Sunday, July 29, 2012

Decisions

I found that people make a decision about "what" they're going to do, and then they do it without thinking it's wrong.  There is always a reason, though, that makes it right.

Finished Uploading All My Videos

YouTube

I'm uploading more videos of me talking and walking.

YouTube

New Videos of Me Doing Gymnastics

YouTube

Working

I feel bad.  I was doing my laundry, and for some reason it sounded like it'd hurt my dad.  Not sure what all's going on.  He's asleep!  I know it wouldn't have worked.  I just kept working.

Doing Things Others Do

I find people are constantly complaining to me that I do things they can't.  It feels like a threat, though.  It's sad and untrue.

I don't really understand some people.

I don't know why they're less than perfect.  They can't let major issues go wrong and not know what something really is they've done.  Some things seem like they need to be done.  I don't want to be dissed after being tricked and having this feeling permanent, like that I'll never be good enough.  I never did anything to garner that.  Some people may be taught a lesson by that and overcome it, but I'll never figure out what I did wrong in certain places.  It seems that everyone should have relationships with different people, if they want, but sometimes there is no reason other than for prestige or pleasure.  That seems to be all some people've done.

Well, a lot of people might seem dangerous, but I suppose they dress up what they do.  It seems like my approval is what people seek, but I don't want to let things go to far at my expense.

I'm a farce.

It looks like lots of people were mad at me and framed me.  It's too bad things don't go so well for everyone, but they are actually better off than other people in some ways.  People seem to think I'm a farce.  Things for me may be set how I don't like, and it's not my fault.  Other people just pretty things up and want to submit|succumb to others on the inside.  So, like, they hide their actions.  That doesn't make sense.  There are wonderful things in the world that are very real, as most people probably are aware of.  I don't know that I myself wanted to submit|succumb to others.  I might have certain thoughts on certain things of what I'd do.  I don't think I'd have certain problems or issues, in the first place.

Put on a Farce

I don't believe in suffering to achieve an end, but I don't think I was pleased with myself as a baby.  I think my parents, obviously, thought it would be cute to make me fat and not shaped like a human.  I also looked tickled in a funny way.  I would want a handle on that, but I don't want to be the one to succumb to putting on a farce.  It shouldn't be like what my life is.  So, as a baby, I completed things substantially by one point but probably earlier put on a farce.

Dressed Up & What's Expected Essentially

Things do need to be dressed up, so I have what that is expected essentially.

Tyring to Complete Myself

I'm trying to complete myself.

Caught in the Act

Some people dress things up but haven't completed the substance.
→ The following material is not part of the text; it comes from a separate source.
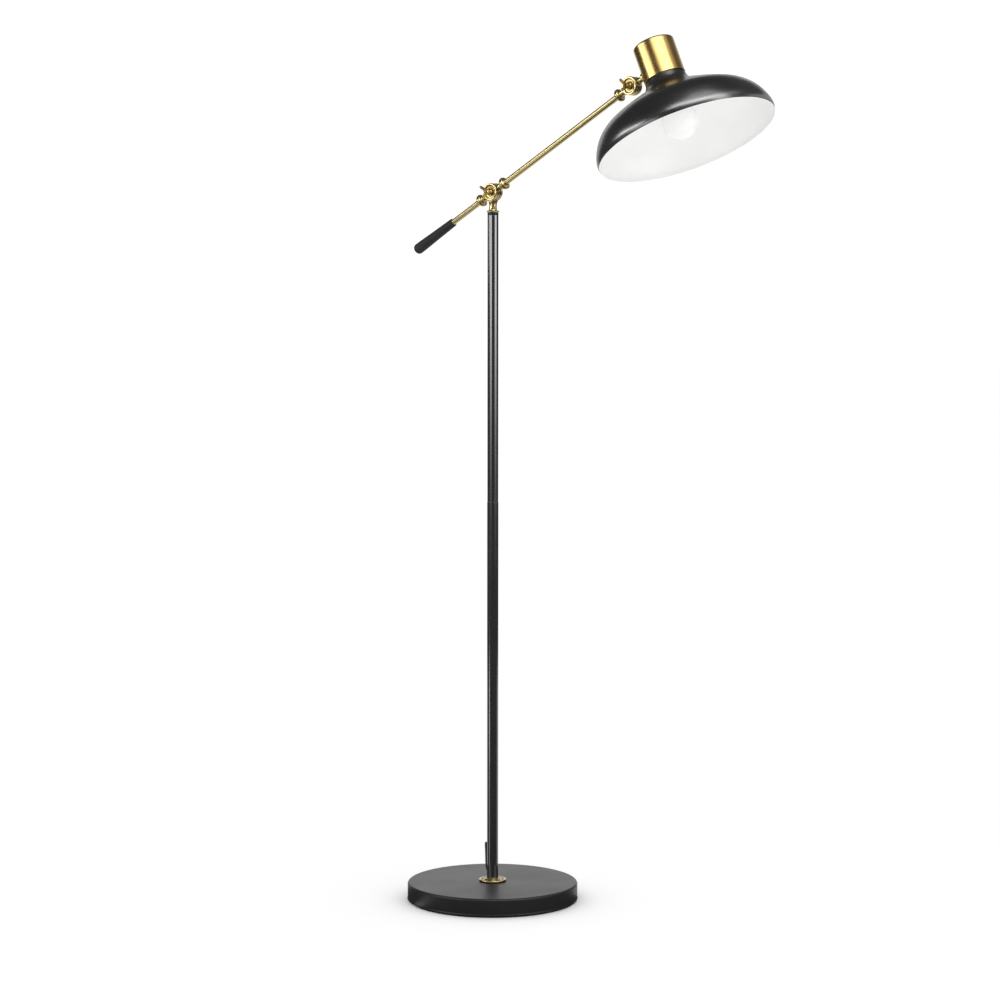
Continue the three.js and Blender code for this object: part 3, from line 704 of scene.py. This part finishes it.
def make_cap():
    r, sheet, bend = CAP_RADIUS, 1.3, 3.6
    outline = ([(r - sheet, CAP_BOTTOM), (r - 0.3, CAP_BOTTOM), (r, CAP_BOTTOM + 0.3)]
               + arc(r - bend, CAP_TOP - bend, bend, 0, 90, 10)
               + [(0, CAP_TOP), (0, CAP_TOP - sheet)]
               + arc(r - bend, CAP_TOP - bend, bend - sheet, 90, 0, 6)
               + [(r - sheet, CAP_BOTTOM)])
    piece("cap_shell", "head", HEAD, [turned(outline, 128)], [CAP_GOLD], ["cap"])


def make_head_knuckle():
    wall = SHADE_AXIS - CAP_RADIUS
    stub = turned([(0, 15.5), (5, 15.5), (5.6, 17)] + arc(5.2, 18.4, 0.7, -40, 60, 4)
                  + [(4.9, 21), (4.9, wall - 6)] + arc(7.9, wall - 5, 0.7, -90, 0, 4)
                  + [(8.6, wall - 0.4), (3.4, wall - 0.2), (3.4, wall + 13), (0, wall + 13)], 48)
    piece("head_joint_tongue", "head", AT_HEAD, knuckle([(0, stub)]), [BRASS],
          ["head_knuckle"])


def make_socket(seat):
    skirt = ([(15.2, 84)] + arc(18.2, 84.8, 0.8, -90, 0, 4) + [(19, seat - 6)]
             + arc(19.9, seat - 5.4, 0.5, -90, 0, 3) + [(20.4, seat + 4.6), (19, seat + 5.2)]
             + [(19, 124)] + arc(18, 124, 1, 0, 90, 4) + [(5.4, 125), (5.4, 120), (15.2, 120)]
             + [(15.2, 84)])
    piece("socket_porcelain", "head", HEAD, [turned(skirt, 64)], [PORCELAIN], ["socket_body"])
    low, high = seat - SHADE_SHEET - 4.3, seat - SHADE_SHEET - 0.3
    grooves = [(20.8, low), (25.4, low), (26, low + 0.6), (26, low + 1.4), (25.5, low + 1.7),
               (25.5, low + 2.3), (26, low + 2.6), (26, high), (20.8, high), (20.8, low)]
    piece("shade_clamp_ring", "head", HEAD, [turned(grooves, 72)], [PORCELAIN], ["shade_ring"])


def make_bulb():
    globe = arc(0, 35, 30, -90, 42, 30)
    neck = through([globe[-1], (19.2, 63), (16, 72), (13.6, 80), (13.4, 83)], 20)
    outline = globe + [tuple(at) for at, _ in neck[1:]] + [(0, 83)]
    piece("bulb_globe", "head", HEAD, [turned([(max(0, r), z) for r, z in outline], 96)],
          [FROSTED], ["bulb_glass"], crease=60)
    outline = [(0, 83.3), (13.1, 83.3), (13.1, 86.4)]
    for i in range(6):
        low = 87 + i * 3.5
        outline += [(12.1, low), (12.7, low + 0.7), (13.15, low + 1.75), (12.7, low + 2.8)]
    outline += [(12, 108.2), (8, 112), (5, 114), (5, 116.3), (4.5, 116.8), (0, 116.8)]
    piece("bulb_screw_base", "head", HEAD, [turned(outline, 48)], [STEEL], ["bulb_base"])


# What stays from the CAD model is inside the lamp, and only needs a real surface.

def dress_the_rest():
    finishes = {"iron": IRON, "steel": STEEL, "brass": BRASS, "rubber_black": CORD_RUBBER,
                "socket_white": PORCELAIN}
    slots = {s["node"]: s["material_slot"] for s in frame["record"]["subparts"]}
    for name, node in frame["nodes"].items():
        if node.hide_render:
            continue
        node.data.materials.clear()
        node.data.materials.append(finishes[slots[name]])


# Studio ---------------------------------------------------------------------

def glow(name, level):
    material = bpy.data.materials.new(name)
    material.use_nodes = True
    nodes = material.node_tree.nodes
    nodes.clear()
    light = nodes.new("ShaderNodeEmission")
    light.inputs["Strength"].default_value = level
    out = nodes.new("ShaderNodeOutputMaterial")
    material.node_tree.links.new(light.outputs["Emission"], out.inputs["Surface"])
    return material


def stage_sheet(name, corners, material):
    """A sheet between two rows of points, the second row after the first in corners."""
    mesh = bpy.data.meshes.new(name)
    count = len(corners) // 2
    faces = [(i, i + 1, i + 1 + count, i + count) for i in range(count - 1)]
    mesh.from_pydata([tuple(c) for c in corners], [], faces)
    mesh.materials.append(material)
    made = bpy.data.objects.new(name, mesh)
    bpy.context.collection.objects.link(made)
    return made


def only_in_reflections(card):
    """Leaves a card of the studio to be seen by mirror rays alone."""
    card.visible_camera = card.visible_diffuse = card.visible_shadow = False
    card.visible_transmission = card.visible_volume_scatter = False


def around(degrees, distance, height):
    """A point round the lamp, by its bearing to the right of the camera's side."""
    a = CAMERA_AZIMUTH + math.radians(degrees)
    return Vector((distance * math.sin(a), -distance * math.cos(a), height))


def square(half, height):
    return [(-half, -half, height), (half, -half, height),
            (-half, half, height), (half, half, height)]


# What shows in reflections on each side: bearings from the camera's side in degrees, and
# bands that each start at a height in metres with a brightness, up to the ceiling.
FADE = [(0, 0.05), (0.3, 0.1), (0.45, 0.18), (0.54, 0.35), (0.63, 0.5), (0.72, 0.8),
        (0.81, 1.15), (0.9, 1.5), (1.0, 1.9), (1.12, 2.15)]
WALLS = {
    "left_rear": (-150, -92, [(0, 0.07)]),
    "left_edge": (-92, -76, [(0, 0.07), (1.15, 2.4), (1.4, 4.4), (2.1, 0.3), (2.5, 0.05)]),
    "left": (-76, -62, [(0, 0.07), (1.4, 4.4), (2.1, 0.3), (2.5, 0.05)]),
    "left_box": (-62, -50, FADE + [(1.4, 4.2), (2.2, 0.3), (2.6, 0.05)]),
    "left_front": (-50, -24, FADE + [(1.4, 0.06)]),
    "front": (-24, 2, [(0, 0.06), (3.2, 3.8)]),
    "front_right": (2, 38, [(0, 0.06), (2.65, 3.6), (3.4, 3.9)]),
    "right_box": (38, 56, FADE + [(2.6, 3.2)]),
    "right": (56, 82, FADE + [(1.6, 0.1), (3.4, 0.6)]),
    "right_rear": (82, 150, [(0, 0.06), (1.7, 0.7), (2.6, 0.12)]),
    "rear": (150, 210, [(0, 0.95), (3.2, 0.12)]),
}
CEILING = 5.0
CEILING_LEVEL = 0.07
CEILING_HALF = 4.5
CARD_STEP = 6  # degrees, about, between the points of a curved card
FLOOR_HALF = 40
FLOOR_HEIGHT = -0.0003
FLOOR_WHITE = (0.95, 0.95, 0.95)
WORLD_STRENGTH = 1.06
# Sheets of light below the ceiling and on the floor: start, end, inner and outer reach,
# height, brightness.
LEVEL_SECTORS = {
    "ceiling_box": (-8, 60, 0.9, 4.2, CEILING - 0.02, 1.1),
    "floor_front": (-60, 96, 0.01, 4.2, 0.001, 0.05),
    "floor_left": (-71, -60, 0.01, 1.5, 0.001, 0.9),
    "floor_gleam": (-71, -63, 1.5, 3.0, 0.001, 2.8),
    "floor_far_left": (-112, -71, 0.01, 4.2, 0.001, 0.06),
    "floor_rear": (96, 248, 0.01, 4.2, 0.001, 0.7),
}


def bearings(start, end):
    count = max(2, int((end - start) / CARD_STEP) + 1)
    return [start + (end - start) * i / (count - 1) for i in range(count)]


def wall(name, start, end, bands, distance=3.0):
    """A curved wall of cards round the lamp, for the metal and gloss paint to mirror."""
    tops = [low for low, level in bands[1:]] + [CEILING]
    for i, ((low, level), high) in enumerate(zip(bands, tops)):
        corners = [around(b, distance, z) for z in (low, high) for b in bearings(start, end)]
        label = f"{name}_{i + 1}"
        only_in_reflections(stage_sheet(label, corners, glow(label, level)))


def level_sector(name, start, end, inner, outer, height, level):
    corners = [around(b, reach, height) for reach in (inner, outer) for b in bearings(start, end)]
    only_in_reflections(stage_sheet(name, corners, glow(name, level)))


def fill_light(name, bearing, distance, height, aim, size, power):
    """A wide soft light that lights without being mirrored."""
    light = bpy.data.lights.new(name, "AREA")
    light.size = size
    light.energy = power
    made = bpy.data.objects.new(name, light)
    made.location = around(bearing, distance, height)
    made.rotation_euler = (Vector(aim) - made.location).to_track_quat("-Z", "Y").to_euler()
    made.visible_glossy = False
    bpy.context.collection.objects.link(made)


def make_studio():
    matt_white = surface("floor_white", FLOOR_WHITE, 0.9, Specular_IOR_Level=0)[0]
    stage_sheet("floor", square(FLOOR_HALF, FLOOR_HEIGHT), matt_white)
    world = bpy.context.scene.world or bpy.data.worlds.new("studio")
    bpy.context.scene.world = world
    world.use_nodes = True
    background = world.node_tree.nodes["Background"]
    background.inputs["Color"].default_value = (1, 1, 1, 1)
    background.inputs["Strength"].default_value = WORLD_STRENGTH
    for name, facts in WALLS.items():
        wall(name, *facts)
    for name, facts in LEVEL_SECTORS.items():
        level_sector(name, *facts)
    only_in_reflections(stage_sheet("ceiling_card", square(CEILING_HALF, CEILING),
                                    glow("ceiling_card", CEILING_LEVEL)))
    fill_light("shade_fill", bearing=35, distance=2.4, height=0.3, aim=(0.43, 0, 1.3),
               size=1.2, power=7.5)
    bpy.context.scene.view_settings.view_transform = "Standard"


make_camera()
relief = make_strain_relief()
make_cord([*make_switch(), *make_plug(), relief])
make_base()
make_pole()
make_pivot()
make_arm()
shade_seat = make_shade()
make_cap()
make_head_knuckle()
make_socket(shade_seat)
make_bulb()
dress_the_rest()
make_studio()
Something Else Going Around

Why would people question people in their privacy why they aren't like them but are expected to be a certain way ... when that person probably is like that, just you didn't happen to know this particular person.

Lying

I've never been wronged by other people in a way I can't handle.  Why test me to death?  Why act like that doesn't matter?  Just trying to impress me and lie about me?  Is that even possible?

So

People do things just for the experience but don't believe in experiences of thinking of those things.  8|

Being Bad, Then Being Elusive

Elusive.

So, I see in people that they are very bad, but then it's that you're bad to them when you're not, in any case.  Like, they were bad, and then you see them just trying to make you feel like there's something wrong with you, when there could be and it could be helpful.  I just know that's not what life's about.

Kids ... Family ...

There are certain things about my parents that I don't do to tickle them, but they are still impressed by me and what I do, maybe fake but caring.  I've given up a lot in my life on this front, just to put on a display of something.  It must be peaceful, my parents's getting along, living together, going out in the world.  I never once whined nor felt the need to of my mom's connections she had and maybe had later with people in Chinese Indonesia.  Well, Indonesia, the Chinese, maybe primarily..  I don't feel buttered up the wrong way when I see the connection of my dad's relatives, but I get upset when I can't have a relationship with a lot of them.

So, when I see others, I feel they are sorta sucking up to their parents if they are well-liked or well-known and in some cases to the extreme, which is, in ways, as it should be.  Sometimes, it's the mom that takes on the kids, and, sometimes, it's the dad.  That's rather unkind.  They sometimes seem to be doing it for real.  I can understand having a relationship, but doing it literally to hurt others makes no sense.  I don't understand doing it just so someone can laugh at you and feel like they did it, too, which I don't overall.  There are always selfish reasons for doing things, but I myself get over them, obviously, not sure at the core why others don't.  It seems as though some of these kids think they can discipline the world to like their parents when what they want is to be the only one their parents like.  Some people even only want to be surrounded by people who don't offer healthy competition, like that's what they're told to think and so with physical experiences of the thought.  I know some people can be flirtatious, in ways I just described.